Atlanta, Ga. (Feb. 22, 2012) — The 2012 racing season is already having a major impact — the kind where cars are crumpled in accidents and drivers thankfully walk away. "We're already seeing HANS-type crashes," said Jim Downing, president of HANS Performance Products.

What is a HANS-type crash? Two recent examples are Jeff Gordon's Chevy barrel-rolling down the track at Daytona after hitting the wall during the Budweiser Shootout and Mike Austin's Top Alcohol Dragster sailing over the wall in the NHRA's Winternationals before suffering multiple impacts. Each driver was thankful to be wearing a HANS Device.

"Any crash where a car suffers an impact — or a series of impacts — is a HANS-type accident," said Downing. "The most often overlooked aspect of the HANS Device is its ability to keep on working in a crash with multiple impacts from different directions. It's not just about hitting the wall head-on."

Downing is quick to point out that the HANS Device works as part of a safety system required by sanctioning bodies like NASCAR and the NHRA. "In these type of incidents, a driver needs to have a good seat, a good harness and proper head surrounds in addition to a head and neck restraint," said Downing, a five-time IMSA champion and former class winner of the Rolex 24 at Daytona.

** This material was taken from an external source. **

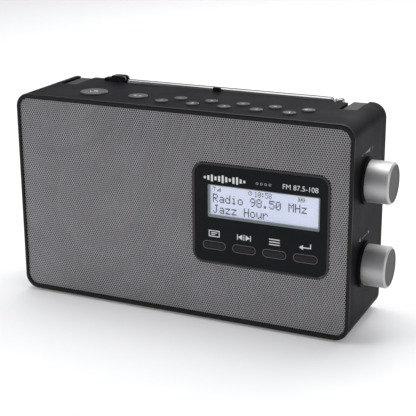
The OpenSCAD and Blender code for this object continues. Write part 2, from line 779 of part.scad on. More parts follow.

Four-time Sprint Cup champion Gordon is thankful for the changes in NASCAR safety since Dale Earnhardt Sr. was killed in a crash on the last lap at the Daytona 500 in 2001. Gordon said walking away from his recent accident "is a true testament to the safer barrier and the HANS Device and the structure of the cars and the seatbelts that we're running."

Drag racer Austin said he installed every piece of safety equipment available in the cockpit of his Top Alcohol Dragster, which was destroyed after it hit a concrete retaining barrier. That included a high quality seat, a head surround and the HANS Device. "There was a lot of different impacts and a lot of different angles," said Austin, who was bruised and battered but suffered no injuries. "I'm still here with no sore neck. I'm fortunate to walk away."

Michael McDowell, a driver who will walk to his car in Thursday's Gatorade Duels to attempt to qualify for the Daytona 500, is the classic example of a driver able to walk away from multiple impacts. In 2008, McDowell's Toyota hit the wall at Texas Motor Speedway in qualifying and then suffered another major impact before it flipped and rolled several times. McDowell's only injury? Some bruises to his forehead that indicated the HANS Device had done its job.

"We get testimonials each week from competitors in all types of vehicles all over the world in many different types of accidents with a lot of different angles," said Downing. "That explains why the HANS Device is relied on by over 130,000 racers around the world."